Information provided -
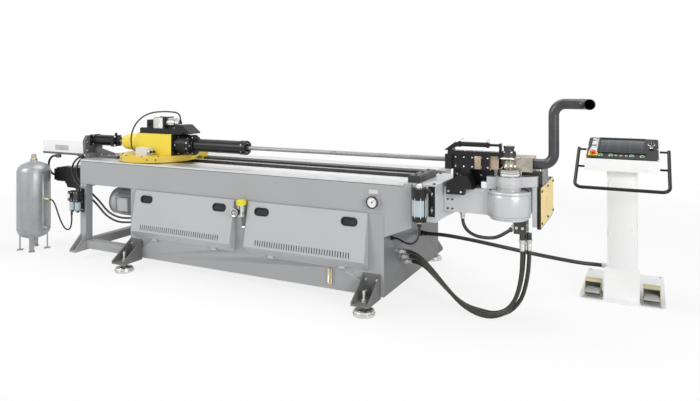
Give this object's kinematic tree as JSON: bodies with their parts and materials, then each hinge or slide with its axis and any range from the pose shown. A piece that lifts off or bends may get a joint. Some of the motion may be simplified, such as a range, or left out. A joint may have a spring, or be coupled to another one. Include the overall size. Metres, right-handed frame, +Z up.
{
  "type": "pipe bending machine",
  "caption": "Mandrel pipe bending machine: long bed with rails and feed carriage, rotary bending head with swing arm, drop-front cabinet, air tank and operator console.",
  "frame": {"origin": "floor level under the centre of the whole machine's footprint, tank and console included", "axes": "+X along the pipe from the mandrel end to the bending head, +Y away from the cabinet doors, +Z up"},
  "size_m": [5.6823, 1.8828, 1.506],
  "materials": {
    "bed_paint": "satin",
    "cabinet_paint": "satin",
    "frame_paint": "satin",
    "rail_steel": "ground",
    "zinc_steel": "zinc plated",
    "motor_paint": "semi-gloss",
    "pump_iron": "painted",
    "gauge_steel": "polished",
    "safety_yellow": "gloss",
    "black_plastic": "matte",
    "black_steel": "satin black",
    "tool_steel": "ground",
    "arm_paint": "satin",
    "pipe_steel": "mill finish",
    "cover_paint": "satin",
    "filter_black": "matte",
    "filter_bowl": "clear tinted",
    "tank_paint": "semi-gloss",
    "console_paint": "satin",
    "button_green": "gloss",
    "stop_red": "gloss",
    "knob_grey": "matte",
    "rail_black": "satin black",
    "pedal_yellow": "satin",
    "pedal_grey": "ribbed",
    "hose_rubber": "matte"
  },
  "bodies": {
    "machine": {"bed_beam": "bed_paint", "head_bolster": "bed_paint", "head_beam": "bed_paint", "drum_housing": "bed_paint", "cabinet_shell": "cabinet_paint", "foot_brackets": "frame_paint", "end_stand": "frame_paint", "mandrel_support": "frame_paint", "feed_motor": "frame_paint", "guide_rails": "rail_steel", "levelling_feet": "zinc_steel", "pump_motor": "motor_paint", "hydraulic_pump": "pump_iron", "oil_gauges": "gauge_steel", "filler_breather": "safety_yellow", "control_panel": "black_plastic", "swivel_manifold": "black_steel", "wiper_die": "black_steel", "tie_cylinder": "black_steel", "mandrel_cylinder": "black_steel", "pipe_tail": "pipe_steel", "mandrel_cover": "cover_paint", "left_filter_unit": "filter_black", "right_filter_unit": "filter_bowl", "air_tank": "tank_paint", "console_stand": "console_paint", "console_box": "console_paint", "handrail": "rail_black", "pedal_guards": "pedal_yellow", "hydraulic_hoses": "hose_rubber", "control_conduit": "hose_rubber", "air_hoses": "hose_rubber"},
    "carriage": {"carriage_plate": "safety_yellow", "carriage_gearbox": "safety_yellow", "spindle_drive": "black_steel", "cable_junction": "black_plastic", "carriage_cable": "hose_rubber"},
    "chuck": {"chuck_collar": "black_steel", "nose_tube": "black_steel"},
    "collet": {"collet": "tool_steel"},
    "mandrel": {"mandrel_rod": "tool_steel"},
    "arm": {"arm_casting": "arm_paint", "arm_side_plate": "black_steel", "arm_guard": "safety_yellow", "bend_die": "tool_steel", "die_post": "black_steel", "sample_pipe": "pipe_steel"},
    "clamp": {"clamp_slide": "black_steel", "clamp_die": "tool_steel"},
    "pressure_slide": {"pressure_slide": "black_steel"},
    "pressure_die": {"pressure_die": "tool_steel"},
    "tie_bar": {"tie_bar": "black_steel"},
    "door_left": {"door_left": "cabinet_paint"},
    "door_right": {"door_right": "cabinet_paint"},
    "valve_knob": {"valve_knob": "black_plastic"},
    "pedal_left": {"pedal_left": "pedal_grey"},
    "pedal_right": {"pedal_right": "pedal_grey"},
    "push_buttons": {"push_buttons": "button_green"},
    "emergency_stop": {"emergency_stop": "stop_red"},
    "selector_knob": {"selector_knob": "knob_grey"}
  },
  "joints": [
    {"name": "carriage_travel", "type": "slide", "parent": "machine", "child": "carriage", "axis": [1, 0, 0], "range_m": [0, 1.7]},
    {"name": "chuck_turn", "type": "hinge", "parent": "carriage", "child": "chuck", "pos_m": [-0.99125, -0.4235, 1.06], "axis": [1, 0, 0], "continuous": true},
    {"name": "collet_draw", "type": "slide", "parent": "chuck", "child": "collet", "axis": [-1, 0, 0], "range_m": [0, 0.01]},
    {"name": "mandrel_draw", "type": "slide", "parent": "machine", "child": "mandrel", "axis": [-1, 0, 0], "range_m": [0, 0.06]},
    {"name": "bend_turn", "type": "hinge", "parent": "machine", "child": "arm", "pos_m": [1.83875, -0.4995, 0.94], "axis": [0, 0, -1], "range_deg": [0, 180]},
    {"name": "clamp_open", "type": "slide", "parent": "arm", "child": "clamp", "axis": [0, 1, 0], "range_m": [0, 0.06]},
    {"name": "pressure_open", "type": "slide", "parent": "machine", "child": "pressure_slide", "axis": [0, 1, 0], "range_m": [0, 0.05]},
    {"name": "pressure_follow", "type": "slide", "parent": "pressure_slide", "child": "pressure_die", "axis": [-1, 0, 0], "range_m": [0, 0.15]},
    {"name": "tie_draw", "type": "slide", "parent": "machine", "child": "tie_bar", "axis": [-1, 0, 0], "range_m": [0, 0.06]},
    {"name": "door_left_hinge", "type": "hinge", "parent": "machine", "child": "door_left", "pos_m": [-0.81325, -0.7315, 0.257], "axis": [1, 0, 0], "range_deg": [0, 65]},
    {"name": "door_right_hinge", "type": "hinge", "parent": "machine", "child": "door_right", "pos_m": [0.36675, -0.7315, 0.257], "axis": [1, 0, 0], "range_deg": [0, 65]},
    {"name": "valve_turn", "type": "hinge", "parent": "machine", "child": "valve_knob", "pos_m": [-0.21625, -0.8035, 0.6], "axis": [0, 1, 0], "continuous": true},
    {"name": "pedal_left_press", "type": "hinge", "parent": "machine", "child": "pedal_left", "pos_m": [2.31375, 0.3405, 0.0463], "axis": [1, 0, 0], "range_deg": [0, 7], "stiffness_Nm_per_rad": 20, "springref_deg": -11.46},
    {"name": "pedal_right_press", "type": "hinge", "parent": "machine", "child": "pedal_right", "pos_m": [2.71375, 0.3405, 0.0463], "axis": [1, 0, 0], "range_deg": [0, 7], "stiffness_Nm_per_rad": 20, "springref_deg": -11.46},
    {"name": "buttons_press", "type": "slide", "parent": "machine", "child": "push_buttons", "axis": [0, 0.3052, -0.9523], "range_m": [0, 0.002], "stiffness_N_per_m": 400, "springref_m": -0.002},
    {"name": "stop_press", "type": "slide", "parent": "machine", "child": "emergency_stop", "axis": [0, 0.3052, -0.9523], "range_m": [0, 0.004]},
    {"name": "selector_turn", "type": "hinge", "parent": "machine", "child": "selector_knob", "pos_m": [2.71125, 0.45266, 1.13551], "axis": [0, -0.3052, 0.9523], "range_deg": [-45, 45]}
  ]
}
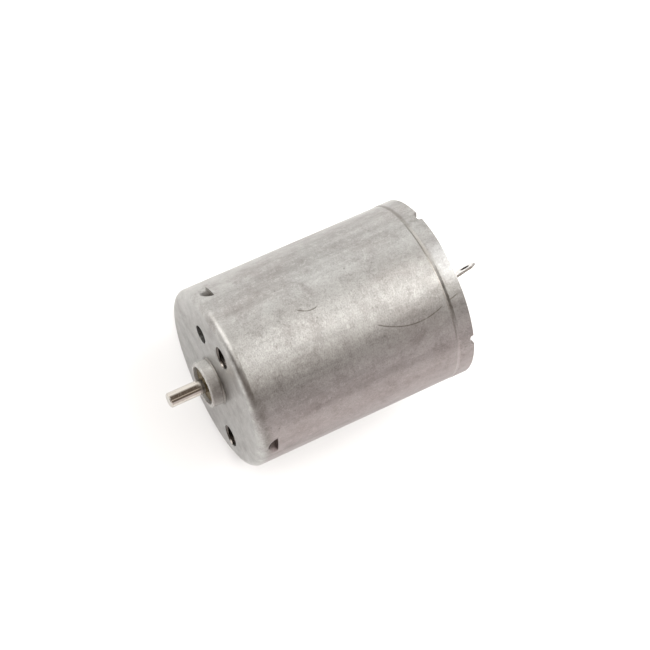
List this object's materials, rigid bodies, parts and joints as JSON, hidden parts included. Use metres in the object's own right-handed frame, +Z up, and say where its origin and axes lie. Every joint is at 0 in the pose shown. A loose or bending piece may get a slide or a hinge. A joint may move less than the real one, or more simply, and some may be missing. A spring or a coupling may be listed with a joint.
{
  "type": "brushed dc motor",
  "caption": "Small brushed permanent-magnet DC motor with a plain round can, front pilot boss, thin output shaft and rear solder tags.",
  "frame": {"origin": "centre of the front mounting face, on the shaft's axis", "axes": "-Y along the shaft towards its free end, +Y towards the terminals, +Z up through the upper terminal, magnets on -X and +X"},
  "size_m": [0.0246, 0.0421, 0.0246],
  "materials": {
    "can_steel": "satin",
    "plate_steel": "satin",
    "shaft_steel": "polished",
    "sintered_bronze": "matte",
    "tinned_brass": "satin",
    "spring_bronze": "satin",
    "spring_steel": "satin",
    "ferrite": "matte",
    "lamination_steel": "satin",
    "insulator_fibre": "matte",
    "copper_wire": "gloss",
    "commutator_copper": "satin",
    "phenolic": "matte",
    "varistor_ceramic": "matte",
    "nylon": "satin",
    "fibre_washer": "matte",
    "moulded_black": "matte",
    "carbon": "matte"
  },
  "bodies": {
    "stator": {"can": "can_steel", "front_bushing": "sintered_bronze", "rear_bushing": "sintered_bronze", "magnet_left": "ferrite", "magnet_right": "ferrite", "magnet_clip_upper": "spring_steel", "magnet_clip_lower": "spring_steel", "end_plate": "plate_steel", "brush_holder": "moulded_black", "terminal_upper": "tinned_brass", "terminal_lower": "tinned_brass", "brush_arm_left": "spring_bronze", "brush_arm_right": "spring_bronze", "brush_left": "carbon", "brush_right": "carbon"},
    "rotor": {"shaft": "shaft_steel", "armature_laminations": "lamination_steel", "front_core_insulator": "insulator_fibre", "rear_core_insulator": "insulator_fibre", "coil_1": "copper_wire", "coil_2": "copper_wire", "coil_3": "copper_wire", "commutator_hub": "phenolic", "commutator_bar_1": "commutator_copper", "commutator_bar_2": "commutator_copper", "commutator_bar_3": "commutator_copper", "ring_varistor": "varistor_ceramic", "front_thrust_washer": "nylon", "front_oil_washer": "fibre_washer", "front_spacer": "nylon", "rear_oil_washer": "fibre_washer", "rear_thrust_washer": "nylon"}
  },
  "joints": [
    {"name": "rotor_spin", "type": "hinge", "parent": "stator", "child": "rotor", "pos_m": [0, 0, 0], "axis": [0, 1, 0], "continuous": true}
  ]
}
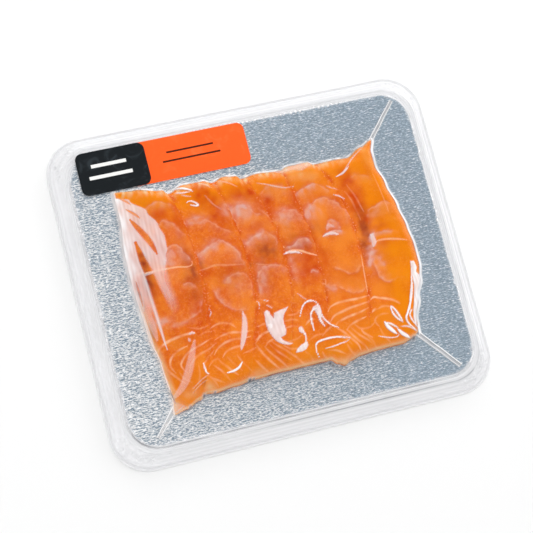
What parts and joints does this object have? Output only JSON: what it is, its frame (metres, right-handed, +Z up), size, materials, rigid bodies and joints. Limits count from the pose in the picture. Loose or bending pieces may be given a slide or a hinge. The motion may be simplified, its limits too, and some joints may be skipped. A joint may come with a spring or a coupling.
{
  "type": "pack of sliced cured salmon",
  "caption": "Flat retail pack: overlapping slices of cured salmon sealed under clear film on a silver card, on a clear formed tray with a raised platform and a plain two-colour label.",
  "frame": {"origin": "middle of the tray's footprint, on the surface that it stands on", "axes": "+X along the long side, towards the end away from the label; +Y along the short side, towards the label; +Z up through the fish"},
  "size_m": [0.2458, 0.2098, 0.0178],
  "materials": {
    "clear_plastic": "clear formed sheet, glossy",
    "silver_card": "foil-faced card with a fine streaked grain, under clear film",
    "salmon": "moist cured fish under tight clear film",
    "orange_label": "satin print",
    "black_label": "satin print"
  },
  "bodies": {
    "root": {"clear_tray": "clear_plastic", "silver_card": "silver_card", "sealed_salmon": "salmon", "label_strip": "orange_label", "label_patch": "black_label"}
  },
  "joints": []
}
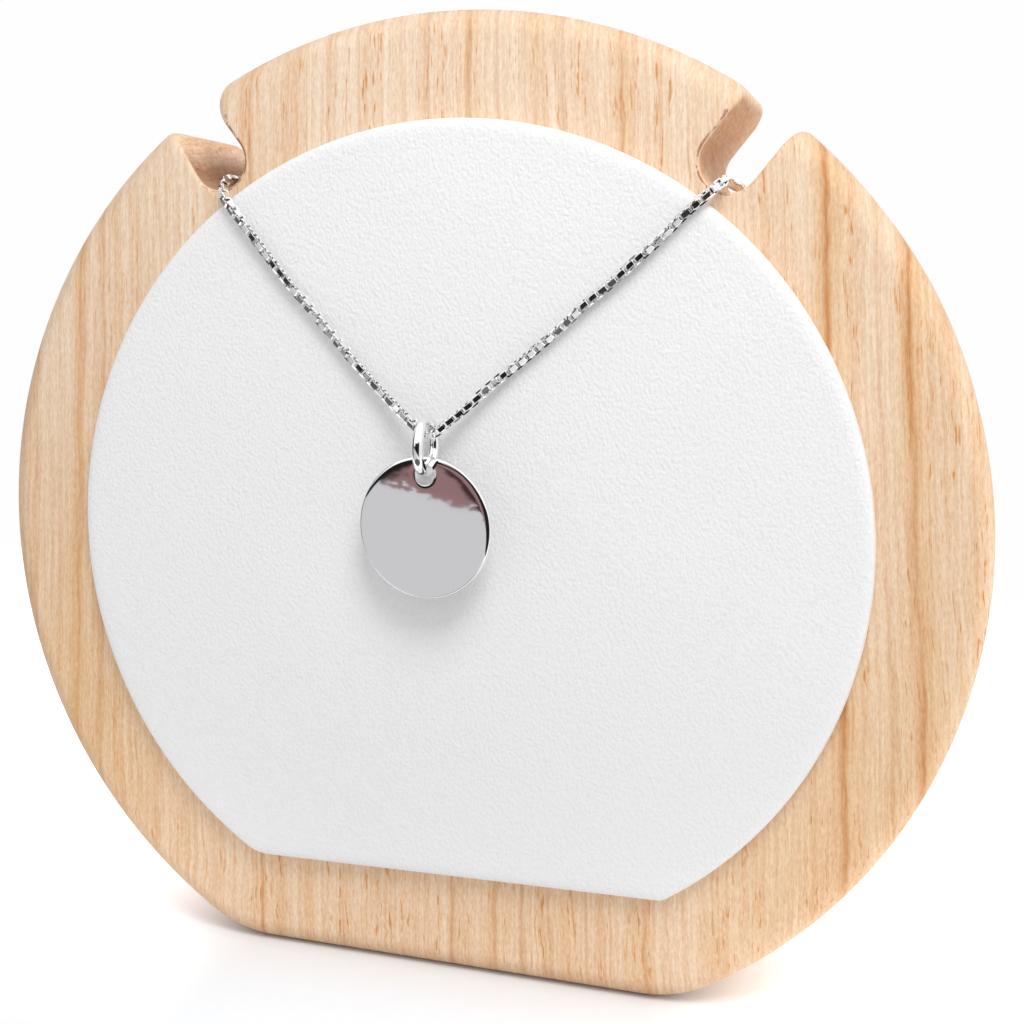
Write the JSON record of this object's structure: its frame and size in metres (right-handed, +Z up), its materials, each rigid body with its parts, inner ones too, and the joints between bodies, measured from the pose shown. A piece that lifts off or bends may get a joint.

What the exercise asks - Report each line in the preceding entries that holds the string "materials".

Exercise answer -
Give this object's kinematic tree as JSON: bodies with their parts and materials, then each hinge or slide with its axis and any range from the pose shown. A piece that lifts off or bends may get a joint. Some of the motion may be simplified, such as a range, or left out. A joint may have a spring, or be coupled to another one. Include the overall size. Metres, right-handed frame, +Z up.
  "materials": {
List this object's materials, rigid bodies, parts and joints as JSON, hidden parts included. Use metres in the object's own right-handed frame, +Z up, and say where its origin and axes lie. Every joint is at 0 in the pose shown. A loose or bending piece may get a slide or a hinge. A joint may move less than the real one, or more simply, and some may be missing. A spring or a coupling may be listed with a joint.
  "materials": {
What parts and joints does this object have? Output only JSON: what it is, its frame (metres, right-handed, +Z up), size, materials, rigid bodies and joints. Limits count from the pose in the picture. Loose or bending pieces may be given a slide or a hinge. The motion may be simplified, its limits too, and some joints may be skipped. A joint may come with a spring or a coupling.
  "materials": {
Write the JSON record of this object's structure: its frame and size in metres (right-handed, +Z up), its materials, each rigid body with its parts, inner ones too, and the joints between bodies, measured from the pose shown. A piece that lifts off or bends may get a joint.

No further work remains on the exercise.